▸ Problem details
Keep only the lines from the top of the listing through the one with "return half", and reproduce them unaltered.

▸ Provided material
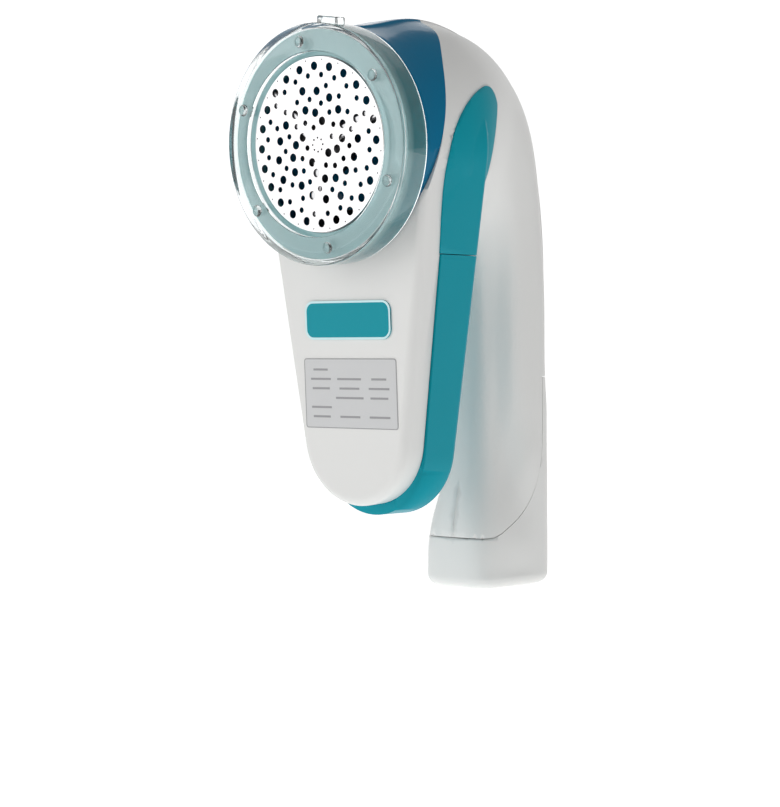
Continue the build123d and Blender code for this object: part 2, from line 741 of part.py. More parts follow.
def switch_guard():
    """Thicker wall under the switch's well, with the slot through it."""
    width, length, height = switch_knob_size
    pad = stadium(width + 4, length + switch_travel + 4, -2.6, -0.6)
    pad = switch_plane().location * Pos(0, switch_travel / 2, 0) * pad
    return (pad & body_form(0.4)) - switch_slot()


def handle_half(side, whole):
    """One half of the handle with its screw bosses: tapped on the right, countersunk on the left."""
    half = whole if side > 0 else mirror(whole, Plane.YZ)
    half += screw_pillars(side) - cover_prism(seam_gap)
    for y, z in SCREW_PLACES:
        if side > 0:
            half -= along_x(screw_radius, y, z, -1, 8.5)
        else:
            half -= along_x(screw_radius, y, z, -9, 1)
            half -= along_x(screw_head_radius + 0.2, y, z, -60, -6.0)
    return half


def housing_screw(place):
    """Screw from the left half into the right half's boss."""
    y, z = place
    shank = along_x(screw_radius - 0.02, y, z, -6.2, 8.3)
    head = along_x(screw_head_radius, y, z, -7.8, -6.0)
    cross = Pos(-7.8, y, z) * (Box(1.6, 0.7, 2.8) + Box(1.6, 2.8, 0.7))
    return shank + head - cross


def battery_cover():
    """Foot and rear panel that slide down off the handle."""
    shell = body_form(0) - body_form(wall)
    cover = shell & cover_prism()
    seat = slab(-6, 6, cell_y - 6, cell_y + 6, wall, wall + 0.6)
    return cover + seat


# ======== power ========
def battery(index):
    """AA cell with its raised positive end."""
    base = cell_base + index * cell_length
    body = Pos(0, cell_y, base + (cell_length - 1.0) / 2) * Cylinder(cell_radius, cell_length - 1.0)
    body = fillet(body.edges(), 0.5)
    return body + Pos(0, cell_y, base + cell_length - 0.75) * Cylinder(2.75, 1.5)


def battery_cradle():
    """Half-round channel that keeps the cells in line, with a stop above them."""
    low = cell_base + 1.0
    top = cell_base + 2 * cell_length
    inner = cell_radius + 0.05
    height = top - low
    channel = Pos(0, cell_y, low + height / 2) * (Cylinder(inner + cradle_wall, height) - Cylinder(inner, height + 2))
    channel -= slab(-20, 20, cell_y + 2.0, 40, 0, 200)
    stop = Pos(0, cell_y, top + contact_thickness + 0.8) * Cylinder(inner + cradle_wall, 1.6)
    wings = Pos(0, cell_y, top + contact_thickness / 2) * (Cylinder(inner + cradle_wall, contact_thickness)
                                                           - Cylinder(inner, contact_thickness + 2))
    return (channel + stop + wings) & body_form(wall + cradle_clearance)


def top_contact():
    top = cell_base + 2 * cell_length
    plate = Pos(0, cell_y, top + contact_thickness / 2) * Cylinder(5.5, contact_thickness)
    return plate


def battery_spring():
    """Coil on the cover's floor that presses on the lower cell."""
    wire = 0.45
    low = wall + 0.6 + contact_thickness + wire
    high = cell_base - 0.1 - wire
    helix = Helix(pitch=(high - low) / 3, height=high - low, radius=4.2)
    start = Plane(origin=helix @ 0, z_dir=helix % 0)
    return Pos(0, cell_y, low) * sweep(start * Circle(wire), path=helix, is_frenet=True)


def bottom_contact():
    return Pos(0, cell_y, wall + 0.6 + contact_thickness / 2) * Box(11, 11, contact_thickness)


def return_strip():
    """Flat strip that brings the lower contact up the side of the cells."""
    x = cell_radius + 0.05 + cradle_wall
    return slab(-x - contact_thickness, -x, cell_y - 1.5, cell_y + 1.5, cell_base + 8.5, cell_base + 2 * cell_length)


def wires():
    """Wires from the contacts to the switch and the motor, as name and route."""
    top = cell_base + 2 * cell_length
    motor_rear = HEAD.origin - HEAD.z_dir * (motor_start() + motor_length + endcap_thickness + 3.6 + wire_radius)
    terminal_z = motor_rear.Z - 4
    switch_low = switch_plane().from_local_coords(Vector(0, -4.0 - wire_radius, -7.0))
    switch_high = switch_plane().from_local_coords(Vector(0, 9.0 + wire_radius, -7.0))
    strip_x = -(cell_radius + 0.05 + cradle_wall) - contact_thickness / 2
    return {
        "wire_cell_to_switch": [(3.0, cell_y - 3.0, top + 2.1 + wire_radius), (2.5, cell_y - 2.5, top + 4.6),
                                (1.2, switch_low.Y - 0.4, switch_low.Z - 1.2)],
        "wire_switch_to_motor": [(1.5, switch_high.Y, switch_high.Z + 0.4), (4.0, switch_high.Y - 8, switch_high.Z + 2),
                                 (7.0, motor_rear.Y + 9, terminal_z + 5), (5.5, motor_rear.Y, terminal_z)],
        "wire_strip_to_motor": [(strip_x - 0.4, cell_y, top + wire_radius), (strip_x - 0.4, cell_y - 2.5, top + 6),
                                (-8.0, motor_rear.Y + 12, terminal_z - 6), (-5.5, motor_rear.Y + 0.1, terminal_z)],
    }


# ======== badge and label ========
def front_plate(width, height, corner, z, thickness):
    """A thin plate on the leaning front face."""
    face = Plane(origin=(0, lobe_front, z), x_dir=(1, 0, 0), z_dir=(0, -1, 0))
    return lobe_leaned(face.location * extrude(RectangleRounded(width, height, corner), amount=thickness))


def badge():
    return front_plate(*badge_size, badge_corner, badge_height, badge_thickness)


def rating_label():
    return front_plate(*label_size, label_corner, label_height, label_thickness)


# ======== write every sub-part ========
def build():
    recess = flash_band(-flash_recess, 5.0)
    flash = side_flash()
    whole = housing(recess)
    parts = {
        "foil": foil(), "foil_ring": foil_ring(), "foil_clamp_ring": foil_clamp_ring(),
        "spacer_ring": spacer_ring(), "blade_hub": blade_hub(), "blade_spring": blade_spring(),
        "shaft_clip": shaft_clip(), "motor_shaft": motor_shaft(), "head_collar": head_collar(),
        "shaft_seal": shaft_seal(), "motor_can": motor_can(), "motor_endcap": motor_endcap(),
        "motor_armature": motor_armature(), "commutator": commutator(),
        "motor_bush_front": motor_bush(True), "motor_bush_rear": motor_bush(False),
        "motor_bracket": motor_bracket(), "suppression_capacitor": suppression_capacitor(),
        "lint_duct": lint_duct(), "front_shell": front_shell() - recess - mirror(recess, Plane.YZ),
        "front_liner": front_liner(),
        "handle_right": handle_half(1, whole), "handle_left": handle_half(-1, whole),
        "flash_right": flash, "flash_left": mirror(flash, Plane.YZ), "lint_container": lint_container(),
        "battery_cover": battery_cover(), "battery_cradle": battery_cradle(),
        "battery_spring": battery_spring(), "bottom_contact": bottom_contact(), "top_contact": top_contact(),
        "return_strip": return_strip(), "switch_knob": switch_knob(), "switch_carriage": switch_carriage(),
        "switch_body": switch_body(), "badge": badge(), "rating_label": rating_label(),
    }
    for index in range(blade_count):
        parts[f"blade_{index + 1}"] = blade(index)
    for name, side in (("upper", 1), ("lower", -1)):
        parts[f"motor_magnet_{name}"] = motor_magnet(side)
    for name, side in (("right", 1), ("left", -1)):
        parts[f"motor_screw_{name}"] = motor_screw(15.0 * side)
        parts[f"motor_terminal_{name}"] = motor_terminal(side)
    for name, index in (("lower", 0), ("upper", 1)):
        parts[f"battery_{name}"] = battery(index)
    for index, place in enumerate(SCREW_PLACES):
        parts[f"housing_screw_{index + 1}"] = housing_screw(place)
    for name, route in wires().items():
        parts[name] = bent_tube(route, wire_radius)
    os.makedirs("parts", exist_ok=True)
    for name, shape in parts.items():
        export_step(shape, f"parts/{name}.step")


build()
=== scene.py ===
import json
import math

import bmesh
import bpy
from mathutils import Matrix, Vector


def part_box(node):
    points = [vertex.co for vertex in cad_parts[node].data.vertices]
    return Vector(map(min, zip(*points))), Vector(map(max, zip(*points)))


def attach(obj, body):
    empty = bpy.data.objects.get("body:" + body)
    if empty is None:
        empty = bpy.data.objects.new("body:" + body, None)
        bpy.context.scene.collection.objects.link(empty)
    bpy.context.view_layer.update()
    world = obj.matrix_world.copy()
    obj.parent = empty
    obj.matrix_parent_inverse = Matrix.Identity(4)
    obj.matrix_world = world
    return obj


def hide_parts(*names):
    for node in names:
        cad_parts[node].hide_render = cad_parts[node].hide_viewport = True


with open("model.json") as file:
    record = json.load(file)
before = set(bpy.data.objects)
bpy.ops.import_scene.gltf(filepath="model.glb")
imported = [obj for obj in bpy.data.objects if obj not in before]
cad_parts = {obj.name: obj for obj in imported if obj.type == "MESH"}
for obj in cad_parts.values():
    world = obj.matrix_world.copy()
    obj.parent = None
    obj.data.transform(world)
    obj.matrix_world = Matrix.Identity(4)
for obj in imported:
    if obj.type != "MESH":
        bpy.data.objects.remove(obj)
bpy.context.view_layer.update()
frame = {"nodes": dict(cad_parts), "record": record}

MM = 0.001
VIEW_AZIMUTH = math.radians(41.376)

# ---- clear spacer ring, in the head's own frame: +Z out through the foil, +Y up its face ----
SPACER_RADIUS = 33.0 * MM
SPACER_BORE = 25.2 * MM
SPACER_FACE = 1.6 * MM
SPACER_WALL = 1.4 * MM
SPACER_LENGTH = 9.4 * MM
PIP_CIRCLE = 28.4 * MM
PIP_RADIUS = 1.65 * MM
PIP_HEIGHT = 0.7 * MM
PIP_COUNT = 6
FIRST_PIP = math.radians(97.0)
TAB_SIZE = (7.0 * MM, 2.2 * MM, 4.2 * MM)
TAB_SINK = 0.4 * MM
TAB_TURN = math.radians(-9.0)


def joint_named(name):
    return next(j for j in frame["record"]["behaviour"]["joints"] if j["name"] == name)


# ======== camera, floor and light ========
def camera():
    """Eye level with the middle of the body, a little to the right of the head."""
    target = Vector((-7.13, -36.28, 54.56)) * MM
    azimuth, elevation, distance = VIEW_AZIMUTH, math.radians(1.312), 0.650
    back = Vector((math.sin(azimuth) * math.cos(elevation), -math.cos(azimuth) * math.cos(elevation),
                   math.sin(elevation)))
    data = bpy.data.cameras.new("camera")
    data.sensor_width = 36.0
    data.lens = 100.36
    data.clip_start = 0.05
    data.clip_end = 20.0
    eye = bpy.data.objects.new("camera", data)
    bpy.context.scene.collection.objects.link(eye)
    eye.location = target + back * distance
    eye.rotation_mode = "QUATERNION"
    eye.rotation_quaternion = (-back).to_track_quat("-Z", "Y")
    bpy.context.scene.camera = eye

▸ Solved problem
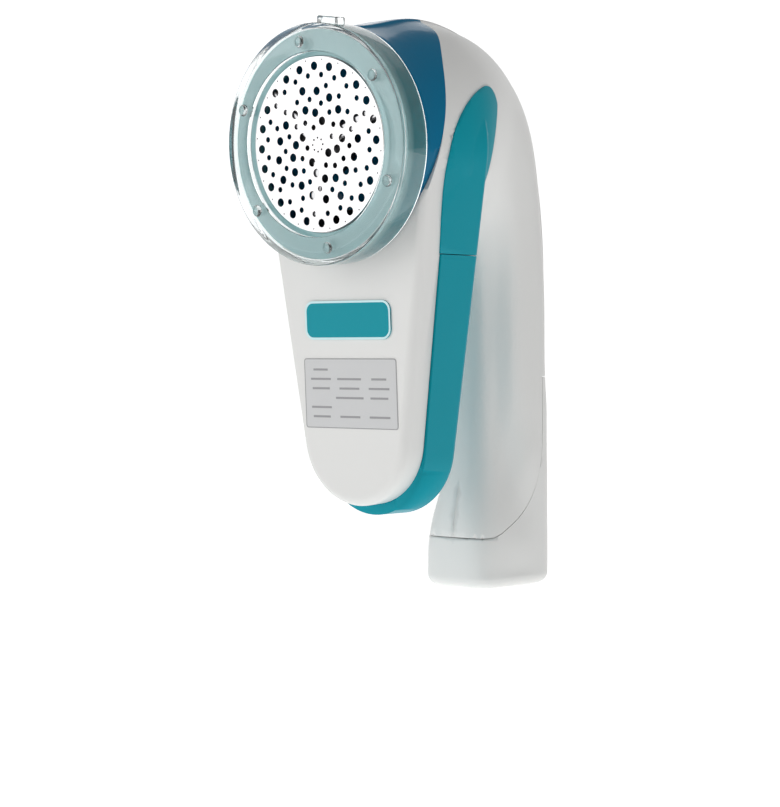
Continue the build123d and Blender code for this object: part 2, from line 741 of part.py. More parts follow.
def switch_guard():
    """Thicker wall under the switch's well, with the slot through it."""
    width, length, height = switch_knob_size
    pad = stadium(width + 4, length + switch_travel + 4, -2.6, -0.6)
    pad = switch_plane().location * Pos(0, switch_travel / 2, 0) * pad
    return (pad & body_form(0.4)) - switch_slot()


def handle_half(side, whole):
    """One half of the handle with its screw bosses: tapped on the right, countersunk on the left."""
    half = whole if side > 0 else mirror(whole, Plane.YZ)
    half += screw_pillars(side) - cover_prism(seam_gap)
    for y, z in SCREW_PLACES:
        if side > 0:
            half -= along_x(screw_radius, y, z, -1, 8.5)
        else:
            half -= along_x(screw_radius, y, z, -9, 1)
            half -= along_x(screw_head_radius + 0.2, y, z, -60, -6.0)
    return half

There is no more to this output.